Aim
Give back, unchanged, the line with "What FreeCAD Python", the line with "import Sketcher", and every line between them, and no other line.

Dataset excerpts
□ □ □
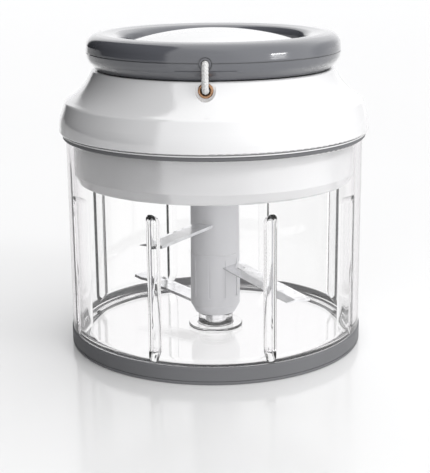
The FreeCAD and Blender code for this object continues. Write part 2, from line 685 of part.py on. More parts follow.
□ □ □
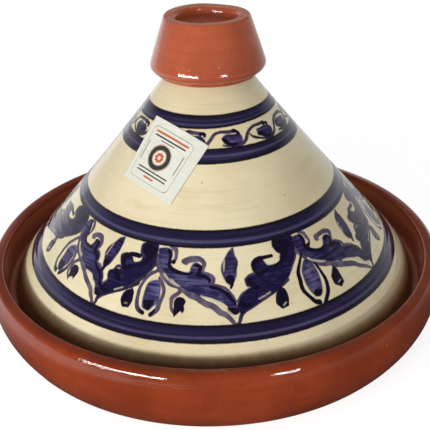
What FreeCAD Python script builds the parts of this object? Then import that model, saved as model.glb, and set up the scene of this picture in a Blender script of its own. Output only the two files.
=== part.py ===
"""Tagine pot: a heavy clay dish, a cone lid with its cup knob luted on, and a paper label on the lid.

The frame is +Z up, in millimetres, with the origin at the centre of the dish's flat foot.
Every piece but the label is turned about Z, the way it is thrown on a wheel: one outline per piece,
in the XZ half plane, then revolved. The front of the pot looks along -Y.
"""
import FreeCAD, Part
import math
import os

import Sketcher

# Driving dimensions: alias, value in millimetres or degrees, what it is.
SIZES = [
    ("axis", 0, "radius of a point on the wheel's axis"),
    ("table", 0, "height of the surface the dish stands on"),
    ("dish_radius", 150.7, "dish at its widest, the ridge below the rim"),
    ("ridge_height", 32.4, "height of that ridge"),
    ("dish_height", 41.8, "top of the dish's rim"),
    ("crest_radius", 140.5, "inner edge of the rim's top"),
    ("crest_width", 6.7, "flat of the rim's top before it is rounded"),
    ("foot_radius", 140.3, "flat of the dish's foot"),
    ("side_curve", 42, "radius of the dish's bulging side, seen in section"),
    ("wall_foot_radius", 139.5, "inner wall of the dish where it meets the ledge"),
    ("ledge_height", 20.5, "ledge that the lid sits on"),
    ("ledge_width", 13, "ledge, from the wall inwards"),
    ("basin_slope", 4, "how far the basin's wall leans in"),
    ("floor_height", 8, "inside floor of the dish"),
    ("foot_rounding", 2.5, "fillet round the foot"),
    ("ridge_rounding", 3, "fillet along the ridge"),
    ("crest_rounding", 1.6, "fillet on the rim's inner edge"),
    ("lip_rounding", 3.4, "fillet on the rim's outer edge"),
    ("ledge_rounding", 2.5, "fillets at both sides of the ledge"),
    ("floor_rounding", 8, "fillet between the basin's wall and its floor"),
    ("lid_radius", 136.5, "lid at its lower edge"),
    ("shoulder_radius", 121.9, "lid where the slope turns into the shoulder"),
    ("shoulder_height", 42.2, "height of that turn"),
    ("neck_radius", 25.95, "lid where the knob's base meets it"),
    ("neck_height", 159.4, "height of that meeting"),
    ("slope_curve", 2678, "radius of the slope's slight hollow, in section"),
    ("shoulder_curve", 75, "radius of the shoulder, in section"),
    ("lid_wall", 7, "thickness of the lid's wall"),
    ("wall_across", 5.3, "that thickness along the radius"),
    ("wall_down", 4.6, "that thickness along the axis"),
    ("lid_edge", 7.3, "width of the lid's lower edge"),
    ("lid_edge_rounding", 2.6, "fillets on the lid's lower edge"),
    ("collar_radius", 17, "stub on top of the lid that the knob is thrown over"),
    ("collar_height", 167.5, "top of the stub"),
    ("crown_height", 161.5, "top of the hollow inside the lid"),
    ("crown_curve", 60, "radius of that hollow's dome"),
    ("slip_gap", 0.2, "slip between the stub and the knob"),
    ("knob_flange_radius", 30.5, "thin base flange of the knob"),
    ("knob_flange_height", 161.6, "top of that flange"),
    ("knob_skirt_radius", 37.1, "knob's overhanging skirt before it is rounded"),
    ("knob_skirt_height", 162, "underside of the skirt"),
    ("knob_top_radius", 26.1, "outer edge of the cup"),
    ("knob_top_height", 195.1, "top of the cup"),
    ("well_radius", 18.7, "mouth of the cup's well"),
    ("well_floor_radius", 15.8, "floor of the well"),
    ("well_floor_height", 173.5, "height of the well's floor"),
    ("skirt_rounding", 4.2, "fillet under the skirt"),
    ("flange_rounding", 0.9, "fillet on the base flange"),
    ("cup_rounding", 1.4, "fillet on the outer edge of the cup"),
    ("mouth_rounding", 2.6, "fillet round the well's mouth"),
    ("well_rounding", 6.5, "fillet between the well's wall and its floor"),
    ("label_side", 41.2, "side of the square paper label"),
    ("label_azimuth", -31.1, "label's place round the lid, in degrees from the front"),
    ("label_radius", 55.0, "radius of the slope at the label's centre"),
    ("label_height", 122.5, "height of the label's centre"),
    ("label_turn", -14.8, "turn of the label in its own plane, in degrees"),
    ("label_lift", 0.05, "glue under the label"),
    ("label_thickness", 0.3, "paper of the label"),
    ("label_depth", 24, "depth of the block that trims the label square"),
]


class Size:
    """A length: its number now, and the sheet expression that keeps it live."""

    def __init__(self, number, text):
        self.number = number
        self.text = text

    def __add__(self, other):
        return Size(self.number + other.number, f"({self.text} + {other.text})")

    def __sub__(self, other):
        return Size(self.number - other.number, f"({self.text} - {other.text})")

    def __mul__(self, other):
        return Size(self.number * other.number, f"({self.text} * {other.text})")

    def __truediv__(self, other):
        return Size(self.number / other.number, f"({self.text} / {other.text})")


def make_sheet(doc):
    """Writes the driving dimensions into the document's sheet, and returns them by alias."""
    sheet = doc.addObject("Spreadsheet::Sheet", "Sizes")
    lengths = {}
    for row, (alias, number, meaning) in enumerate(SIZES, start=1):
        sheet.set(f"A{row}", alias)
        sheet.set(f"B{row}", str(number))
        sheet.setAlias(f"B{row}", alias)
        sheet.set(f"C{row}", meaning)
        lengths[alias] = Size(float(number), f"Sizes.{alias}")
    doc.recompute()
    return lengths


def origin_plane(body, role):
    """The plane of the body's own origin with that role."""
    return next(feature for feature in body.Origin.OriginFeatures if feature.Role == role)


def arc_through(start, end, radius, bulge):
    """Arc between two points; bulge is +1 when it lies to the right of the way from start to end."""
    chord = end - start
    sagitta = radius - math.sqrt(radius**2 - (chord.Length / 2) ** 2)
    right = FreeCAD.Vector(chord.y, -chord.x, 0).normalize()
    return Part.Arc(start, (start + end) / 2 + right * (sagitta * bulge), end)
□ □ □
Answer in full
What FreeCAD Python script builds the parts of this object? Then import that model, saved as model.glb, and set up the scene of this picture in a Blender script of its own. Output only the two files.
=== part.py ===
"""Tagine pot: a heavy clay dish, a cone lid with its cup knob luted on, and a paper label on the lid.

The frame is +Z up, in millimetres, with the origin at the centre of the dish's flat foot.
Every piece but the label is turned about Z, the way it is thrown on a wheel: one outline per piece,
in the XZ half plane, then revolved. The front of the pot looks along -Y.
"""
import FreeCAD, Part
import math
import os

import Sketcher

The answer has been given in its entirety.